By Christopher anderson
WASHINGTON – Maryland had the second-highest percentage of HIV-positive prisoners in the country in 2000 and the problem is growing, according a recent U.S. Department of Justice report.
The report said 4.3 percent of the state’s more than 23,200 prisoners were known to be HIV-positive, second only to New York.
Maryland had 998 prisoners who were HIV-positive in 2000, up from more than 21 percent from the 820 HIV-positive inmates the year before. It was the third consecutive increase in as many years and came at a time when the total number of HIV-positive prisoners nationwide fell, from 25,801 in 1999 to 25,088 in 2000.
While Maryland’s prison officials concede it is a problem, they argue that it is not the result of a problem in the prison health care system but simply a reflection of a high HIV-infection rate in the general state population.
This is “not an issue that is of our creation,” said Leonard Sipes, spokesman for the Department of Public Safety and Correctional Services. “It’s a societal issue.”

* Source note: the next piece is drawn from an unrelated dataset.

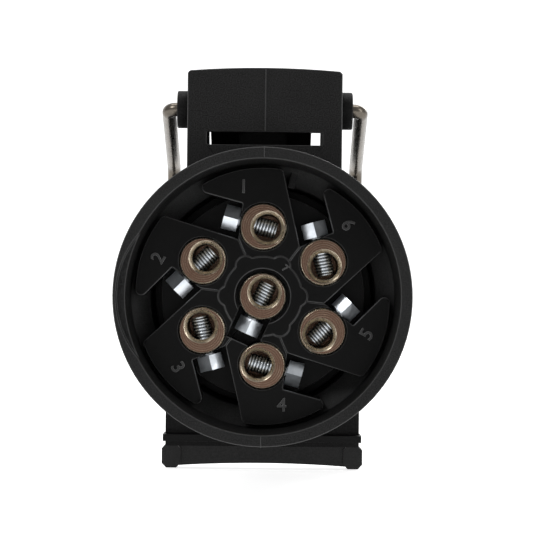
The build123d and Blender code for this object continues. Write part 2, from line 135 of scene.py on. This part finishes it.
# ---------------------------------------------------------------- materials
class Nodes:
    """A material's node tree with short calls for the nodes used here."""

    def __init__(self, name):
        self.material = bpy.data.materials.new(name)
        self.material.use_nodes = True
        self.tree = self.material.node_tree
        self.shader = self.tree.nodes["Principled BSDF"]
        self.place = self.add("ShaderNodeTexCoord").outputs["Object"]

    def add(self, kind, **settings):
        node = self.tree.nodes.new(kind)
        for key, value in settings.items():
            setattr(node, key, value)
        return node

    def fill(self, socket, value):
        """Links a socket to another node's output, or sets it to a number or colour."""
        if isinstance(value, bpy.types.NodeSocket):
            self.tree.links.new(value, socket)
        else:
            socket.default_value = value

    def shade(self, name, value):
        """Fills one of the shader's own sockets."""
        self.fill(self.shader.inputs[name], value)

    def noise(self, scale, detail=4.0, rough=0.55):
        node = self.add("ShaderNodeTexNoise")
        self.fill(node.inputs["Vector"], self.place)
        self.fill(node.inputs["Scale"], scale)
        self.fill(node.inputs["Detail"], detail)
        self.fill(node.inputs["Roughness"], rough)
        return node.outputs["Fac"]

    def ramp(self, source, stops):
        """Turns a value into a tone or colour; each stop is (value, tone or colour)."""
        node = self.add("ShaderNodeValToRGB")
        ends = node.color_ramp.elements
        while len(ends) < len(stops):
            ends.new(0.5)
        for end, (position, tone) in zip(ends, stops):
            end.position = position
            end.color = (*tone, 1) if isinstance(tone, tuple) else (tone, tone, tone, 1)
        self.fill(node.inputs["Fac"], source)
        return node.outputs["Color"]

    def span(self, source, low, high):
        """Stretches a value from 0 to 1 over a range."""
        node = self.add("ShaderNodeMapRange")
        self.fill(node.inputs["Value"], source)
        self.fill(node.inputs["To Min"], low)
        self.fill(node.inputs["To Max"], high)
        return node.outputs["Result"]

    def math(self, operation, *values):
        node = self.add("ShaderNodeMath", operation=operation)
        for socket, value in zip(node.inputs, values):
            self.fill(socket, value)
        return node.outputs[0]

    def split(self, vector):
        node = self.add("ShaderNodeSeparateXYZ")
        self.fill(node.inputs[0], vector)
        return node.outputs

    def radius(self, centre=(0, 0)):
        """Distance from a line along Y."""
        place = self.split(self.place)
        x = self.math("SUBTRACT", place["X"], centre[0])
        z = self.math("SUBTRACT", place["Z"], centre[1])
        squares = self.math("ADD", self.math("MULTIPLY", x, x), self.math("MULTIPLY", z, z))
        return self.math("SQRT", squares)

    def towards_rear(self):
        """How squarely a face looks to the wiring side, from 1 to -1."""
        normal = self.split(self.add("ShaderNodeTexCoord").outputs["Normal"])
        return self.math("MULTIPLY", normal["Y"], -1)

    def lit_bevel_mask(self, inner_radius):
        """Mask of the painted edge highlight: 1 on bevels that look to the wiring side, less inside a
        radius, and 0 elsewhere.
        """
        bevels = self.ramp(self.towards_rear(), [(0.15, 0.0), (0.4, 1.0), (0.88, 1.0), (0.985, 0.0)])
        outside = self.math("GREATER_THAN", self.radius(), inner_radius)
        return self.math("MULTIPLY", bevels, self.math("MAXIMUM", outside, INNER_EDGE_SHARE))

    def bumps(self, *layers):
        """Stacks bump maps; each layer is (height, strength, distance)."""
        normal = None
        for height, strength, distance in layers:
            node = self.add("ShaderNodeBump")
            self.fill(node.inputs["Height"], height)
            self.fill(node.inputs["Strength"], strength)
            self.fill(node.inputs["Distance"], distance)
            if normal:
                self.fill(node.inputs["Normal"], normal)
            normal = node.outputs["Normal"]
        self.shade("Normal", normal)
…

The HIV and AIDS rates in the prisons are symptomatic of the high rates of injection drug use and needle exchange between addicts in Baltimore City and urban areas of central Maryland, Sipes said.
The director of the Maryland AIDS Administration agreed.
Dr. Liza Solomon said Maryland has consistently ranked second or third nationwide in the number of HIV infections and AIDS cases among the general population, and that is due largely to injection drug use.
Of the 23,664 people living with HIV and AIDS in the state last year, 63 percent were in Baltimore City or Anne Arundel, Baltimore, Carroll, Harford and Howard counties. Another 20 percent were in the Washington suburbs. About half of those diagnosed in 2001 were infected through injection drug use, according to the AIDS Administration statistics.
Injection drug use across the state has been “the leading risk behavior associated with infection” since 1991, Solomon said. “Our prisons are reflecting the epidemiologic profile in Maryland.”
“The numbers speak for themselves,” Solomon said. “It is a huge problem within the prisons.”
Women inmates fared even worse, according to the Justice Department study released this month.
It showed that Maryland had the fourth-highest percentage of HIV infection among women in its prisons. The incidence of HIV infection in female prisoners was more than twice that of male prisoners, and the number of HIV-positive women increased 38 percent, from 86 in 1999 to 119 in 2000.
The report did provide some good news, showing that the number of AIDS- related deaths in Maryland’s prisons dropped significantly between 1995 and 2000. In 1995, nearly half of the 54 inmate deaths in Maryland’s prisons were AIDS-related, whereas only 10 percent of the 49 prison deaths in 2000 were AIDS- related.
Solomon and Sipes credited new anti-retroviral drugs and a strong inmate health care program for the improvement.
“In general, we know looking at falling death rates, it’s usually a direct consequence of good care,” Solomon said.